Lazy-loading the details isn't really an option either as the details are almost always requested in the core logic, at least for the main types anyway.
Is there a super clever way of doing this that I'm not thinking of?
Thanks in advance
My suggestion is to define a view for each ActivityType, that is tailored specifically to that activity.
Then add an index on the Activity table lead by the ActivityType field. Cluster said index unless there is an overwhelming need for some other to be clustered (or performance benchmarking shows some other clustering selection to be more performant).
Is there a particular reason why this degree of denormalization was designed in? Is that reason well known?
Chances are your activity tables are like (date_from, date_to, with_who, descr) or something to that effect. As Pieter suggested, consider tossing in a type varchar or enum field in there, so as to deal with a single details table.
If there are rational reasons to keep the tables apart, consider adding triggers that maintain boolean/tinyint fields (has_work, has_sickleave, etc), or a bit string (has_activites_of_type where the first position amounts to has_work, the next to has_sickleave, etc.).
Either way, you'll probably be better off by fetching the activity's details in one or more separate queries -- if only to avoid field name collisions.
I don't think enum is the way to go, because as you say there might be 1000's of activities, then altering your activity table would become an issue.
There is no point doing a left join on a large number of tables either.
So the options that you have are :
See this The first comment might be useful.
I am guessing that your activity table has a field called activity_type_id.
Build a table called activity_types containing fields activity_type_id, activity_name, activity_details_table_name. First query in the following way
activity
inner join
activity_types
using( activity_type_id )
This query gives you the table name on which to query for the details.
This way you can add any new activity type just by adding a row in the activity_types table.
I'm working on a web application where I need to do some research before I implement the database. I hope you can help me make some good decisions before I start to code.
Today i have a database that among other things contains about two million contacts in a table
Contact:
cid, name, phone, address, etc...
Users of the application can search the contact table based on different criteria, and get a list of contacts.
Users are stored i a separate database table
User: uid, name, email, etc...
Now I want to make the users able to store a search result as a selection. The selection has to be a list of cid's representing every contact in the search result the user got.
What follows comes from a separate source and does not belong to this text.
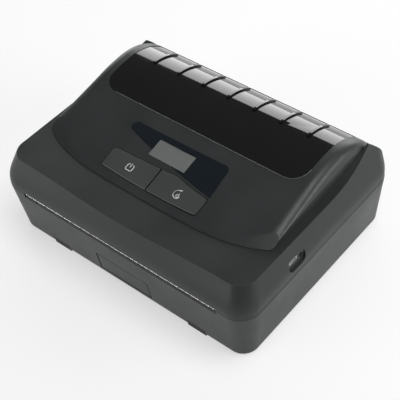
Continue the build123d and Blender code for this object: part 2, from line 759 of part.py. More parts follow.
def make_latch():
    """The release latch: the front tab, two ribs, a cross bar and a hook at each end."""
    tab = block(-LATCH_HALF, LATCH_HALF, -1, 3.6, LATCH_Z0, LATCH_Z1)
    tab &= base_body(0.0, BASE_BOTTOM, SEAM)
    tab = fillet(tab.faces().sort_by(Axis.Y)[0].edges(), 0.5)
    latch = tab + block(-12, 12, 3.4, LATCH_BAR_Y0, 6.0, 13.0)
    latch += block(-63, 63, LATCH_BAR_Y0, LATCH_BAR_Y1, 9.0, 12.5)
    for side in (-1, 1):
        x = side * 62.2
        latch += block(x - 1.5, x + 1.5, LATCH_BAR_Y0, LATCH_BAR_Y1, 9.0, 33.6)
        latch += block(x - 1.5, x + 1.5, 3.9, LATCH_BAR_Y1, 32.6, 33.6)
    return latch


def make_latch_springs():
    springs = []
    for x in (-8.0, 8.0):
        spring = coil(1.3, 0.2, LATCH_STOP_Y - LATCH_BAR_Y1, 5)
        springs.append(Pos(x, back(LATCH_BAR_Y1), 10.7) * Rot(-90, 0, 0) * spring)
    return Compound(children=springs)


def make_hinge_pins():
    pins = []
    for centre in HINGE_CENTRES:
        spans = knuckle_spans(centre)
        pins.append(rod_x(spans[0][0], spans[2][1], HINGE_Y, SEAM, PIN_RADIUS))
    return Compound(children=pins)


def make_upper_housing():
    z0 = SEAM + SEAM_GAP / 2
    shell = lid_body(0.0, z0) & crest_profile(0.0, z0)
    shell -= lid_body(WALL, z0 - 0.5) & crest_profile(WALL, z0 - 0.5)
    # Seat for the raised panel, and the opening below it
    shell -= panel_plan(0.0, SHOULDER, CROWN_Z + 6)
    shell -= block(-63.8, 63.8, 36.5, 106.5, SEAM, SHOULDER + 1)
    shell -= block(-32.0, 32.0, 22.5, 37.0, SEAM, SHOULDER + 1)
    # The tear bar's rebate along the front edge
    shell -= block(-SLOT_HALF, SLOT_HALF, -1, WALL + 1.0, SEAM - 1, SEAM + 1.0)
    # Socket bay in the right side
    bay = block(WIDTH / 2 - PORT_DEPTH - 0.6, WIDTH / 2 + 3, PORT_Y0, PORT_Y1, PORT_Z0, PORT_Z1)
    bay = fillet(bay.edges().filter_by(Axis.X), 3.2)
    shell -= bay
    shell -= block(WIDTH / 2 - 6, WIDTH / 2 + 1, 33.8, 39.6, 38.2, 40.6)
    shell -= rod_x(WIDTH / 2 - 6, WIDTH / 2 + 1, 42.0, 38.6, 1.5)
    # The lid's hinge knuckles, with room for the base's on each side
    for centre in HINGE_CENTRES:
        left, middle, right = knuckle_spans(centre)
        shell -= rod_x(left[0] - 0.3, right[1] + 0.3, HINGE_Y, SEAM, HINGE_RADIUS + 0.4)
        shell += rod_x(middle[0], middle[1], HINGE_Y, SEAM, HINGE_RADIUS)
        shell += block(middle[0], middle[1], DEPTH - WALL - 0.8, HINGE_Y, SEAM + 0.2, SEAM + 4.0)
        shell -= rod_x(left[0] - 1, right[1] + 1, HINGE_Y, SEAM, PIN_RADIUS + FIT)
    # Catches for the latch hooks, and two posts that carry the head's pivot
    for side in (-1, 1):
        x = side * 62.2
        shell += block(x - 1.5, x + 1.5, 1.2, 3.6, 31.6, 34.0)
        post = side * 60.0
        shell += block(post - 1.5, post + 1.5, 30.8, 35.2, 35.6, SHOULDER - 0.5)
        shell -= rod_x(post - 2, post + 2, HEAD_PIVOT_Y, HEAD_PIVOT_Z, 1.2 + FIT)
    return shell


def make_tear_bar():
    """A thin steel strip along the lid's front edge, with saw teeth below."""
    bar = block(-SLOT_HALF + 0.1, SLOT_HALF - 0.1, 0.3, WALL + 0.9, SEAM + 0.3, SEAM + 1.0)
    teeth = []
    pitch = 2.0
    count = int(2 * (SLOT_HALF - 1.5) / pitch)
    start = -count * pitch / 2
    points = [(start, back(0.4))]
    for index in range(count):
        points.append((start + (index + 0.5) * pitch, back(0.05)))
        points.append((start + (index + 1) * pitch, back(0.4)))
    with BuildSketch(Plane.XY.offset(SEAM + 0.3)) as sketch:
        with BuildLine():
            Polyline(*points, (points[-1][0], back(0.8)), (points[0][0], back(0.8)), close=True)
        make_face()
    return bar + extrude(sketch.sketch, 0.5)


def make_top_panel():
    panel = rounded_hump()
    hollow = hump_profile(PANEL_THICK, SHOULDER - 1, PANEL_HALF - PANEL_THICK)
    panel -= hollow & panel_plan(-PANEL_THICK, SHOULDER - 2, CROWN_Z + 5)
    # Window opening, with a ledge under the window's edge
    rear = back_point(0.0, SHOULDER + 3.0)
    sill = back_point(0.0, SHOULDER + 5.0)
    ledge = hump_profile(WINDOW_SINK + WINDOW_THICK, SHOULDER - 1, WIDTH)
    panel -= window_plan(0.15, SHOULDER, rear + 0.15) - ledge
    panel -= window_plan(-2.0, SHOULDER, sill)
    # Display and keys
    panel -= on_slope(lens_face(0.1), -0.9, 3)
    panel -= on_slope(screen_face(0.1), -5, 3)
    between_keys = Pos(-0.35, 10.8) * Rectangle(1.6, 12.4)
    for face in (power_face(BUTTON_GAP), feed_face(BUTTON_GAP), between_keys):
        panel -= on_slope(face, -5, 3)
    return panel


def make_window():
    rear = back_point(0.0, SHOULDER + 3.0)
    under = hump_profile(WINDOW_SINK + WINDOW_THICK, SHOULDER - 2, WIDTH)
    window = (hump_profile(WINDOW_SINK, SHOULDER - 1, WIDTH) - under) & window_plan(0.0, SHOULDER, rear)
    rib_low = hump_profile(WINDOW_SINK + 0.4, SHOULDER - 1, WIDTH)
    rib_high = hump_profile(WINDOW_SINK - RIB_PROUD, SHOULDER + 4, WIDTH)
    for index in range(RIB_COUNT):
        x = (index - (RIB_COUNT - 1) / 2) * RIB_PITCH
        strip = block(x - RIB_WIDTH / 2, x + RIB_WIDTH / 2, CROWN_Y + 2.3, rear - 4, SHOULDER, CROWN_Z + 3)
        window += (rib_high & strip) - rib_low
    return window


def make_lens():
    return on_slope(lens_face(0.0) - screen_face(0.1), -0.9, 0.15)


def make_display_frame():
    """The sheet metal frame that holds the display cell under the panel."""
    frame = on_slope(Pos(SCREEN_X, SCREEN_Y + 0.8) * Rectangle(26.0, 13.4), -4.8, -2.4)
    return frame - on_slope(screen_face(0.0), -4.0, 1)


def make_display_cell():
    return on_slope(screen_face(0.0), -4.0, 0.05)


def make_key(face, wide_face, low_x, high_x):
    """A key cap: the face that shows, and a flange below the panel that keeps it in."""
    cap = on_slope(face, -2.4, 0.35)
    cap = chamfer(cap.faces().sort_by(Axis.Z)[-1].edges(), 0.25)
    span = Pos((low_x + high_x) / 2, 10) * Rectangle(high_x - low_x, 40)
    return cap + on_slope(wide_face & span, -3.2, -2.4)


def make_key_membrane():
    """The silicone sheet under the keys, with a dome for each."""
    sheet = slope_plane(-6.0) * (Pos(0, 10.6, 0.4) * Box(52, 9.0, 0.8))
    for x in (-14.5, 14.5):
        dome = slope_plane(-5.2) * (Pos(x, 10.6, 0.45) * Cone(2.6, 1.8, 0.9))
        sheet += dome
    return sheet


def make_panel_board():
    return slope_plane(-7.2) * (Pos(0, 17.5, 0.55) * Box(60, 27.0, 1.1))


def make_main_board():
    board = block(-40.0, 71.0, 36.0, 48.5, BOARD_Z0, BOARD_Z1)
    board += block(-10.0, 2.0, 36.5, 46.0, BOARD_Z0 - 1.6, BOARD_Z0)
    board += block(14.0, 23.0, 37.0, 46.0, BOARD_Z0 - 1.2, BOARD_Z0)
    board += block(-36.0, -22.0, 38.0, 44.0, BOARD_Z0 - 4.0, BOARD_Z0)
    for x in (32.0, 38.0, 44.0):
        board += rod_z(x, 41.0, BOARD_Z0 - 4.0, BOARD_Z0, 2.2)
    return board


def make_usb_socket():
    socket = block(65.5, 71.6, 34.0, 39.4, 38.4, BOARD_Z0)
    socket += block(71.0, 74.3, 34.0, 39.4, 38.4, 40.4)
    socket -= block(69.0, 76.0, 34.4, 39.0, 38.8, 40.0)
    socket += block(68.8, 73.4, 35.4, 38.0, 39.25, 39.55)
    return socket


def make_power_jack():
    jack = block(65.5, 71.6, 39.9, 44.1, 36.6, BOARD_Z0)
    jack += rod_x(71.0, 74.2, 42.0, 38.6, 1.4)
    jack -= rod_x(67.5, 76.0, 42.0, 38.6, 1.1)
    jack += rod_x(67.0, 73.6, 42.0, 38.6, 0.4)
    return jack


def make_head_bracket():
    """The sprung arm that carries the head, with a pivot pin at each end."""
    bracket = block(-HEAD_HALF, HEAD_HALF, 9.0, 33.0, 35.6, 36.8)
    for side in (-1, 1):
        x = side * (HEAD_HALF - 1)
        bracket += block(x - 1, x + 1, 29.0, 34.5, 35.6, 39.5)
        x0, x1 = sorted((side * (HEAD_HALF - 2), side * 61.8))
        bracket += rod_x(x0, x1, HEAD_PIVOT_Y, HEAD_PIVOT_Z, 1.2)
    for x in (-SPRING_X, SPRING_X):
        bracket += rod_z(x, 14.0, 36.8, 38.2, 1.4)
    return bracket


def make_heat_sink():
    sink = block(-HEAD_HALF, HEAD_HALF, 9.0, 24.0, 32.4, 35.6)
    for index in range(10):
        x = -45.0 + 10 * index
        sink -= block(x - 1.5, x + 1.5, 15.5, 24.5, 33.4, 36.0)
    return sink


def make_print_head():
    head = block(-54.0, 54.0, 10.0, 23.0, HEAD_BOTTOM + 0.25, 32.4)
    head += block(-53.0, 53.0, PLATEN_Y - 1.0, PLATEN_Y + 1.0, HEAD_BOTTOM, HEAD_BOTTOM + 0.25)
    return head


def make_head_springs():
    springs = []
    for x in (-SPRING_X, SPRING_X):
        springs.append(Pos(x, back(14.0), 36.9) * coil(2.2, 0.35, 8.0, 6))
    return Compound(children=springs)


def save(name, shape):
    shape.label = name
    export_step(shape, f"parts/{name}.step")
    print(name, round(shape.volume, 1))


os.makedirs("parts", exist_ok=True)

save("base_shell", make_base_shell())
save("base_screws", make_base_screws())
save("rubber_feet", make_feet())
save("battery_pack", make_battery())
save("battery_contacts", make_battery_contacts())
save("mechanism_frame", make_mechanism_frame())
save("platen_bushes", make_bushes())
save("platen_shaft", make_platen_shaft())
save("platen_rubber", make_platen_rubber())
platen_gear, idler_gear, motor_pinion = make_gears()
save("platen_gear", platen_gear)
save("idler_gear", idler_gear)
save("motor_pinion", motor_pinion)
save("feed_motor", make_motor())
save("motor_shaft", make_motor_shaft())
save("exit_chute", make_exit_chute())
save("media_sensor", make_media_sensor())
save("roll_tray", make_roll_tray())
save("guide_left", make_guide(-1))
save("guide_right", make_guide(1))
save("guide_pinion", make_guide_pinion())
save("guide_rail", make_guide_rail())
save("release_latch", make_latch())
save("latch_springs", make_latch_springs())
save("hinge_pins", make_hinge_pins())
save("upper_housing", make_upper_housing())
save("tear_bar", make_tear_bar())
save("top_panel", make_top_panel())
save("roll_window", make_window())
save("display_lens", make_lens())
save("display_frame", make_display_frame())
save("display_cell", make_display_cell())
save("power_button", make_key(power_face(0.0), power_face(1.0), -40.0, -0.6))
save("feed_button", make_key(feed_face(0.0), feed_face(1.0), -0.1, 40.0))
save("key_membrane", make_key_membrane())
save("panel_board", make_panel_board())
save("main_board", make_main_board())
save("usb_socket", make_usb_socket())
save("power_jack", make_power_jack())
save("head_bracket", make_head_bracket())
save("head_heat_sink", make_heat_sink())
save("print_head", make_print_head())
save("head_springs", make_head_springs())
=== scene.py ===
# %% [markdown]
# # A portable label printer
#
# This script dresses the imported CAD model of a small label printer.
# The CAD bodies arrive as a fixed frame in metres, and every new piece is made in that same frame.
# X runs left to right, Y runs from the front to the back, and Z is up.

import json
import math

import bpy
from mathutils import Matrix, Vector


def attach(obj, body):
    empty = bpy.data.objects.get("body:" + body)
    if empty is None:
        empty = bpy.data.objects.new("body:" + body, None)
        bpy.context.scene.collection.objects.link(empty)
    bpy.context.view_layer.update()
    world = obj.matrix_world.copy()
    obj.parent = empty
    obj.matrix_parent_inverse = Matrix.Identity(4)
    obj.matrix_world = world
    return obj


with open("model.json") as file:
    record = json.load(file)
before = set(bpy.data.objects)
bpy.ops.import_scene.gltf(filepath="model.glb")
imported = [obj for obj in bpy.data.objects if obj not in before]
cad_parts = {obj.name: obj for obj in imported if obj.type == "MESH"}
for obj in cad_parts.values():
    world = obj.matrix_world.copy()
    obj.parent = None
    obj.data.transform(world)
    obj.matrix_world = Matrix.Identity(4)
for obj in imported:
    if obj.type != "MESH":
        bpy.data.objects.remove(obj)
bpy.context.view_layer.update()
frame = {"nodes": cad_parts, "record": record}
nodes = frame["nodes"]

# %% [markdown]
# ## Sizes taken from the CAD
#
# The slope of the top panel carries the display and the two keys.
# Its angle and starting line are repeated here, so that a point on the slope can be given by two numbers:
# u across the printer, and v up the slope from the panel's front edge, both in millimetres.

# %% Sizes and the slope's own coordinates
MM = 0.001
FRONT_Y = -59.2
SLOPE = math.radians(13.0)
CROWN_Y = 84.2
CROWN_Z = 60.4
RISE_RADIUS = 80.0
BACK_RADIUS = 31.8
SLOPE_LOW_Z = 47.8

slope_along = Vector((0, math.cos(SLOPE), math.sin(SLOPE)))
slope_out = Vector((0, -math.sin(SLOPE), math.cos(SLOPE)))


def slope_start():
    """Y, from the front face, where the slope's line crosses its lowest level."""
    join_y = CROWN_Y - RISE_RADIUS * math.sin(SLOPE)
    join_z = CROWN_Z - RISE_RADIUS + RISE_RADIUS * math.cos(SLOPE)
    return join_y - (join_z - SLOPE_LOW_Z) / math.tan(SLOPE)


def on_slope(u, v, out=0.0):
    """A point on the panel's slope in metres, lifted out from it by some millimetres."""
    origin = Vector((0, FRONT_Y + slope_start(), SLOPE_LOW_Z))
    return (origin + Vector((u, 0, 0)) + slope_along * v + slope_out * out) * MM


def at(x, y, z):
    """A point in metres from millimetres, with y measured from the front face."""
    return Vector((x, FRONT_Y + y, z)) * MM


print("slope starts at", round(slope_start(), 2), "mm behind the front")

# %% [markdown]
# ## Camera
#
# The camera stands in front of the right corner and looks down by 47 degrees, as in the photograph.
# Its place was solved from the outlines of the slot, the seam, the shoulder and the base.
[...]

When the selection is stored, a user can open the selection and add notes, statuses etc to the different contacts in the selection.
My first thought is to make a selection table and a selection-contact mapping table like this:
Selection: sid, name, description, uid, etc
SelectionContactMap: sid, cid, status, note, etc...
With an average selection size between 1 000 and 100 000 contacts, and several thousand users storing many selections, I see that the SelectionContactMap table is going to grow very big very fast.
The database is MySql and the application is written in PHP. I'm on a limited budget so I can not throw unlimited hardware on the task.
I'm I on the wrong way here?
Do you have any suggestions to solve this the best possible way?
Other database?
MySql specific suggestions, table type etc?
Other database design?
Any comments and suggestions are appreciated.
Thanks in advance :)
-- Tor Inge
Question: What happens if the results of the query change - eg: a selected contact no longer has the chosen attribute or a new contact gets added?
If the answer is "The result set should be updated" - then you want to store the criteria in the database, not the results themselves.
If you need to cache the results for a period of time, this may be better handled by the application, not the database.
Suppose I have a table called cities (id, name) and another called people (id, name, city_id).
Now, you can add as many cities as you want, without any kind of limit, so, in this situation, wouldn't it be better to have the city column inside people and when I want to get the different cities I can just call DISTINCT?
Is the complexity I save better than the flexibility I lose?
Are the joins I save better than the distinct I have to use?
Setting the city column as index, would it be as fast as lookin up the ID in another table?
I must say that in the application I'm working on I have around 5 tables of this kind, so it's, like, a lot of joins.
DISTINCT will work reasonably well if all your users have different cities. However, the more people you have from the same city the higher the overhead of not separating the data. Best case optimization would be a unique scan on the the index for the cities column.
Putting the city column in the people table can also slow certain access requests to the people table.
The complexity can make maintaining the data quality of your cities table. Assuming the appropriate metadata is available it is reasonably simple to validate new cities which have been added. The allows you clean up issues like having the cities 'Newyork', 'new york', 'New York', and 'new York'
The question of which approach will be faster really depends on the application. If city is always required when accessing a person's record, putting the city in person record might be faster. If you frequently need a list of cities, then having them in a separate table is better.
Having the extra tables may make your queries a little more complex. However, you will likely gain significant data quality. The flexibility you get by putting the city column in the people table will likely be at the expense of data quality.
Your database designer appears to have done a good job.
You can always cache the cities table. if you use a string you lose object orientation. Lets say you want an abbreviation for cities. or a city has_many zip_codes... or city has_many area_codes. Now you will have a pain upgrading your app.
you can always do something like this to lose the extra query...
def city_name
Rails.cache.fetch("city-#{city_id}-name", :expires_in => 1.days) do
city.name
end
end
also you should probably use belongs_to rather than has_one